The Chinese travel and tourism economy grew 9.9% last year, more than twice the global rate and much faster than the 0.9% pace registered by the US, according to new data by the World Travel & Tourism Council, a trade group, and lead research partner Chase Travel.
That’s in large part due to a more than 10% pickup in spending by foreign tourists to China in 2025 — a sharp contrast to the nearly 5% drop in outlays by visitors to the US.
If both countries continue to grow at similar rates, China could become the world’s largest tourism economy by the end of the decade, said WTTC President and Chief Executive Officer Gloria Guevara.
“While the US is shrinking, China is rising at a fast rate,” Guevara said in an interview. “If this continues, in three to four years it will close in on the US.”
The US, which has long ranked as the world’s top vacation destination with tourists flocking to places like Disney World and Times Square, has seen a sharp pullback in foreign arrivals amid tighter immigration restrictions and rising geopolitical frictions.

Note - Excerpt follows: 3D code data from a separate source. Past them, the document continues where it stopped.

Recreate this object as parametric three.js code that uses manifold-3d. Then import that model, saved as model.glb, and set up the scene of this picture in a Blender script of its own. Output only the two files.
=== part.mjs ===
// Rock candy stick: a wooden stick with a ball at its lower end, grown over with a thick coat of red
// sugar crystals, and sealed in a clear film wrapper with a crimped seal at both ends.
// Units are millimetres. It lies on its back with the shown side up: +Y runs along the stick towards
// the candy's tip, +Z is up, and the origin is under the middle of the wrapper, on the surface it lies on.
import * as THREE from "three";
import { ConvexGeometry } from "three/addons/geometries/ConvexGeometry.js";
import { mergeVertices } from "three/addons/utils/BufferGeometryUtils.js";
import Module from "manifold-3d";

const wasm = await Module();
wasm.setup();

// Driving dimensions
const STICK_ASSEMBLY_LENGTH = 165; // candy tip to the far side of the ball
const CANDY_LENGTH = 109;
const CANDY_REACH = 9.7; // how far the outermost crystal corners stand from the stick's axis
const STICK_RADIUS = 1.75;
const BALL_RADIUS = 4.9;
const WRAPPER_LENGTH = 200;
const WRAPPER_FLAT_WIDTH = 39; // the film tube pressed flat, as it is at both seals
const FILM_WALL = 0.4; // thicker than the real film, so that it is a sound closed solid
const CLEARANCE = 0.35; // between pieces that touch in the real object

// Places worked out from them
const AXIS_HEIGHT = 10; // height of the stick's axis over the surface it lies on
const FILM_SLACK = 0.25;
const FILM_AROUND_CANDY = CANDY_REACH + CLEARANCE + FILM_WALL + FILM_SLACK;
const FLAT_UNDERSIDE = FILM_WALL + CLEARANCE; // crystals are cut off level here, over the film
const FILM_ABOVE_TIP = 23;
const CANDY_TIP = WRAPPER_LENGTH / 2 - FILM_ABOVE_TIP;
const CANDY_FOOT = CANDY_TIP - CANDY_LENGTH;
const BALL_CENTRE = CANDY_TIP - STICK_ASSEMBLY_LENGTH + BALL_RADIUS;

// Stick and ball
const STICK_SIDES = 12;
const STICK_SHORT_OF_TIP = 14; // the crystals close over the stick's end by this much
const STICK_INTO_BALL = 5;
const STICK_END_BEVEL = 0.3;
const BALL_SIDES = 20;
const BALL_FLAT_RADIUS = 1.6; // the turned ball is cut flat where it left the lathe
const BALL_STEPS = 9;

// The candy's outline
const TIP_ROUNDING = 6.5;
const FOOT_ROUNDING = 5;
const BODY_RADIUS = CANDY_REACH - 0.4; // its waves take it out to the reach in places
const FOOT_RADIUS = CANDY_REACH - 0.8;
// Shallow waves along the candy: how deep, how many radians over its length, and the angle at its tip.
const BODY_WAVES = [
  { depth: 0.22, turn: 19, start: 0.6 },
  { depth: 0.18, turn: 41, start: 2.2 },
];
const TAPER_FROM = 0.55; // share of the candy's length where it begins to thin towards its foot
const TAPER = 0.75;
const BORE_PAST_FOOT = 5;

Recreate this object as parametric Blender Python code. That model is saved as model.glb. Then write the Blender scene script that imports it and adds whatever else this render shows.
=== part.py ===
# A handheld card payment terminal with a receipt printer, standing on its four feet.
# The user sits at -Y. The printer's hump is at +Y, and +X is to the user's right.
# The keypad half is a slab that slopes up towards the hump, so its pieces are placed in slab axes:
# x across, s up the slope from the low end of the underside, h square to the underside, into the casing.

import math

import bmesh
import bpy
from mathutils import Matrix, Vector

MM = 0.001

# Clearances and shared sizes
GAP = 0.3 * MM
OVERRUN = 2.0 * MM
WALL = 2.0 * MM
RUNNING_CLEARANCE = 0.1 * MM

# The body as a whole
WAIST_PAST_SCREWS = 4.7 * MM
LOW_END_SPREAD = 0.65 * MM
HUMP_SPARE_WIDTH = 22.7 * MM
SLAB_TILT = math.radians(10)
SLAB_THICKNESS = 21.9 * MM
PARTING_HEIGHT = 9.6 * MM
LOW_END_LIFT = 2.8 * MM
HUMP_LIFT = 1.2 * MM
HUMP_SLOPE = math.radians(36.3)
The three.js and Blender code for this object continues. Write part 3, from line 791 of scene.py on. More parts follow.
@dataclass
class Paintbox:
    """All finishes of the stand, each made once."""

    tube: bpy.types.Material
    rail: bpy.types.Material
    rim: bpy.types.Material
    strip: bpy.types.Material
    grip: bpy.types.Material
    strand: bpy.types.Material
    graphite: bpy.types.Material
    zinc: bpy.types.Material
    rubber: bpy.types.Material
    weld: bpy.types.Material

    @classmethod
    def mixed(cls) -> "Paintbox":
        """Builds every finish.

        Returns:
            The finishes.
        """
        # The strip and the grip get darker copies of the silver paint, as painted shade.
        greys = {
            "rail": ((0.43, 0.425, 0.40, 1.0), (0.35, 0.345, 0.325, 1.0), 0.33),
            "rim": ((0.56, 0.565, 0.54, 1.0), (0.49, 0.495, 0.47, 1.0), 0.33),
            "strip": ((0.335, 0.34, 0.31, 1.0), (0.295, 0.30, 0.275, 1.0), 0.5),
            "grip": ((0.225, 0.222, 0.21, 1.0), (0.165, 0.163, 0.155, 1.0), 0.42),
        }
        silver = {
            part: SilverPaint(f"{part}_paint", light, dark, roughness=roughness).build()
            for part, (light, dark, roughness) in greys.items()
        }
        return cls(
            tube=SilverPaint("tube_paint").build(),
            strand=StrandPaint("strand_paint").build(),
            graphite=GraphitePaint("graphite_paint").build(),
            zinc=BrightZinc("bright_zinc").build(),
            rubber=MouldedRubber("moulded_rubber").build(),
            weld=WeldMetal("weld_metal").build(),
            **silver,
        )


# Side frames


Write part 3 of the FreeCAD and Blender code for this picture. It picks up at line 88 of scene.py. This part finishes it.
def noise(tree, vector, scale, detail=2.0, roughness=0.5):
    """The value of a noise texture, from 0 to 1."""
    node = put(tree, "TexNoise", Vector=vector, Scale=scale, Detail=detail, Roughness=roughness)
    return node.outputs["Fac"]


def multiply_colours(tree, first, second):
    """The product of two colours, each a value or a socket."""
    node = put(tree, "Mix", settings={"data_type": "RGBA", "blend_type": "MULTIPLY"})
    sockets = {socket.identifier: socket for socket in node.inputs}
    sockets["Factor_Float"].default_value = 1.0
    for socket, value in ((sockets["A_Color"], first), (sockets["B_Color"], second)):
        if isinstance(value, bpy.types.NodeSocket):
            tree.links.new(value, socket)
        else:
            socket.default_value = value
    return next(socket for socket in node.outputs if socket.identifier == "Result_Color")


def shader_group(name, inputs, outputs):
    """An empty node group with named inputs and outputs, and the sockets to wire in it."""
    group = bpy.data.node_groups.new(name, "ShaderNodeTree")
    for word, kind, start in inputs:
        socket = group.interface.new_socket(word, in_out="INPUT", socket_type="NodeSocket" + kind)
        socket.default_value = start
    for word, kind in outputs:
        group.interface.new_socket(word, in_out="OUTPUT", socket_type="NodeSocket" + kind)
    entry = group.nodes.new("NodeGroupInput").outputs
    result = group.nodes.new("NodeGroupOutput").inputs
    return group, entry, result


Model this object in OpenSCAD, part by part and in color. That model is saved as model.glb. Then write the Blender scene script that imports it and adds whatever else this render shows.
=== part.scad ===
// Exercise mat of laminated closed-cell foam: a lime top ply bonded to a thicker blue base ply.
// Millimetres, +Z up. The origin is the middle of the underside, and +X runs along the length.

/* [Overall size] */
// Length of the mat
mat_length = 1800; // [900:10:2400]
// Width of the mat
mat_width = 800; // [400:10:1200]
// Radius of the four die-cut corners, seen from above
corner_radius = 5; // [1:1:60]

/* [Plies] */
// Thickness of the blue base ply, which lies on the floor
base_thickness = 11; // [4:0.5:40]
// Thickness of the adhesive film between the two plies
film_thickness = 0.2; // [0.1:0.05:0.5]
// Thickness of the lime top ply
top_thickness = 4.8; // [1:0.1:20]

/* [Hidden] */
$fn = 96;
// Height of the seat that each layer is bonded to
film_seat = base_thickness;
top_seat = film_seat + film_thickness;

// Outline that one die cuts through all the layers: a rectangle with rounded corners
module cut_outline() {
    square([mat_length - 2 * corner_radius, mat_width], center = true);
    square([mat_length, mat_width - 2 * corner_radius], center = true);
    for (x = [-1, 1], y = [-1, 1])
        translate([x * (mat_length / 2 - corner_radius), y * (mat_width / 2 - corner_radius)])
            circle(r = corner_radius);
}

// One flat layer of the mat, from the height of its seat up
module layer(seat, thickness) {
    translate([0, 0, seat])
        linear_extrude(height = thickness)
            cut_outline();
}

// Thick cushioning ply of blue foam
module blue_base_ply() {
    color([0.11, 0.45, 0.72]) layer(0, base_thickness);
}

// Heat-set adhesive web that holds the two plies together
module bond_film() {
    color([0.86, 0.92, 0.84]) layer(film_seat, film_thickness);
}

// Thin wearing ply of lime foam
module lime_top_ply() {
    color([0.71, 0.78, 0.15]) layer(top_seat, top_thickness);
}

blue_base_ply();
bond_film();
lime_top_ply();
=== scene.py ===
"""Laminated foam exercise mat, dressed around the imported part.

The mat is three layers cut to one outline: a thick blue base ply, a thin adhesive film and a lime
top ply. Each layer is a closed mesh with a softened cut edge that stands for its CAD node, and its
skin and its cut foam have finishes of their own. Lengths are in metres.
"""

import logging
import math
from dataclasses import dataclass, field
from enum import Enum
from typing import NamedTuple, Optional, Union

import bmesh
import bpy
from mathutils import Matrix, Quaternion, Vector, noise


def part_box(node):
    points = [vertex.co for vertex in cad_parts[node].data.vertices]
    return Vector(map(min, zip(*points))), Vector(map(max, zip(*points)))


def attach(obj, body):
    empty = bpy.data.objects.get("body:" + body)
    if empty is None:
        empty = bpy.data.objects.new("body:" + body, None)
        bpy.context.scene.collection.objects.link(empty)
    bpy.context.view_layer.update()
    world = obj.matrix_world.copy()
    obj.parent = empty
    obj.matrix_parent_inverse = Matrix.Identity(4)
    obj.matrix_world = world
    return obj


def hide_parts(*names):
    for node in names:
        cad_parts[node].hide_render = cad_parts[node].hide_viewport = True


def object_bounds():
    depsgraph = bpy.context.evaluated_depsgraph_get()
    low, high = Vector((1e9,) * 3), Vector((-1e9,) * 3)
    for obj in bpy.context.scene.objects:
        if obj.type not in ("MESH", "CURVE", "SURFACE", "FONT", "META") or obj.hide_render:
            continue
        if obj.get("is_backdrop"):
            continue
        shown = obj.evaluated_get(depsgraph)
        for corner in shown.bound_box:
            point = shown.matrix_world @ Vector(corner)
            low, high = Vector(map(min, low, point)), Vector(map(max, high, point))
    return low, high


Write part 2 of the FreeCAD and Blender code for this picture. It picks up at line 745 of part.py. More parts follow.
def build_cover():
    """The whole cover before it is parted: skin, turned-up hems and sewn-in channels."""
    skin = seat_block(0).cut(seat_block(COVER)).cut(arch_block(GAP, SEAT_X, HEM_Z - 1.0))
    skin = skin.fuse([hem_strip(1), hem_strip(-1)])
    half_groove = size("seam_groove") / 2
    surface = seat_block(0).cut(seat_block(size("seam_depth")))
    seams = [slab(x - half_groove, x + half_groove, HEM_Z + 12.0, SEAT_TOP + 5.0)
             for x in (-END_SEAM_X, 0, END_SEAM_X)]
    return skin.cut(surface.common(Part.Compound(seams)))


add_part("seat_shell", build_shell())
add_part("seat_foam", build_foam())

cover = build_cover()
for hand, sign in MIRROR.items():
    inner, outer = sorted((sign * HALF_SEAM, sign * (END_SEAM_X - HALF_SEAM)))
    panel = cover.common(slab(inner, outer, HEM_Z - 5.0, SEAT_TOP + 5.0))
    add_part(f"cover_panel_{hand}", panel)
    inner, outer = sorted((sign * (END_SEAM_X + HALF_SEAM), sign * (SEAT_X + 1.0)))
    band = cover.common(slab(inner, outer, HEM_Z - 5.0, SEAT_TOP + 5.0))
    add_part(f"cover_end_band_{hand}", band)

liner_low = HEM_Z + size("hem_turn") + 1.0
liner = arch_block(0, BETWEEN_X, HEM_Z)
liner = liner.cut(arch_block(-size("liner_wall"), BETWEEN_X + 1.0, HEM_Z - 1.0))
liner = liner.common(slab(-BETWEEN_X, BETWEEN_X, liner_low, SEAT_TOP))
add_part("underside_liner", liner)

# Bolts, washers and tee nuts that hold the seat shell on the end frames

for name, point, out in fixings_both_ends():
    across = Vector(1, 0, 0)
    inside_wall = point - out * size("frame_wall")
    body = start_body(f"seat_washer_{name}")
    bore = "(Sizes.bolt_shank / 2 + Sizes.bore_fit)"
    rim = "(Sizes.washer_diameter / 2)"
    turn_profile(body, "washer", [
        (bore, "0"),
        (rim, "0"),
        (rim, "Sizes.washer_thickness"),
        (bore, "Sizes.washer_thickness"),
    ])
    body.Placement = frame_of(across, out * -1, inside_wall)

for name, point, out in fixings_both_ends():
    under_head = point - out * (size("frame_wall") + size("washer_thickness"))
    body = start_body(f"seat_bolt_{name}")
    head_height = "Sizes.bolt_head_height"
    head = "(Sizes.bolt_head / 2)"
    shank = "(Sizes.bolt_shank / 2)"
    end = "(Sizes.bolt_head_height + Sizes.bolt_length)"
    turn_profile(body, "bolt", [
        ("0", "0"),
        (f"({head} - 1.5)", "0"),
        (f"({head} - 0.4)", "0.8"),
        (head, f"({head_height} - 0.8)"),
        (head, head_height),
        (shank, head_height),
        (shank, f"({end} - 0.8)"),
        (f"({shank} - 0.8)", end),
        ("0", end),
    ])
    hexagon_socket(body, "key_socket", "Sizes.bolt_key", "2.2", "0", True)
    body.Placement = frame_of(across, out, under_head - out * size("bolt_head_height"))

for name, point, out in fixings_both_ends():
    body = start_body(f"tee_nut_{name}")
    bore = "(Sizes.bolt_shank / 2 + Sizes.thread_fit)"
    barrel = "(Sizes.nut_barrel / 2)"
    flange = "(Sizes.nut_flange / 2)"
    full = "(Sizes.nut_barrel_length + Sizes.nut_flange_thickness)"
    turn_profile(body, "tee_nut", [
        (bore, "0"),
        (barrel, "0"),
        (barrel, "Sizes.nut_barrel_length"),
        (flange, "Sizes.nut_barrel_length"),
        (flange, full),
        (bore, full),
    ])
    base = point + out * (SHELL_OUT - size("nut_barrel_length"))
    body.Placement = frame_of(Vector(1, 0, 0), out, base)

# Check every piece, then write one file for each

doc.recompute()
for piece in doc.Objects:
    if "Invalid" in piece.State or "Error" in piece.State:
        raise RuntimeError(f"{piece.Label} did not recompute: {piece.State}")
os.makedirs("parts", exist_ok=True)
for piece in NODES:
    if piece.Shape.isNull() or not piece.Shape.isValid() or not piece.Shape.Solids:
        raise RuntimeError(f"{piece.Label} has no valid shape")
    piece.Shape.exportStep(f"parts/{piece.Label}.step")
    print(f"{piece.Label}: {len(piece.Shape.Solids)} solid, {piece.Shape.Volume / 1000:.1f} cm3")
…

Some 68 million people visited the US from abroad last year, a 5.5% drop from 2024, according to the International Trade Administration. While events like the FIFA World Cup are expected to boost the US tourism sector this year, disruptions to global travel from the Iran war could hinder a more meaningful recovery.
The US travel and tourism sector contributed $2.6 trillion to global gross domestic product last year, while China added $1.8 trillion, according to the WTTC.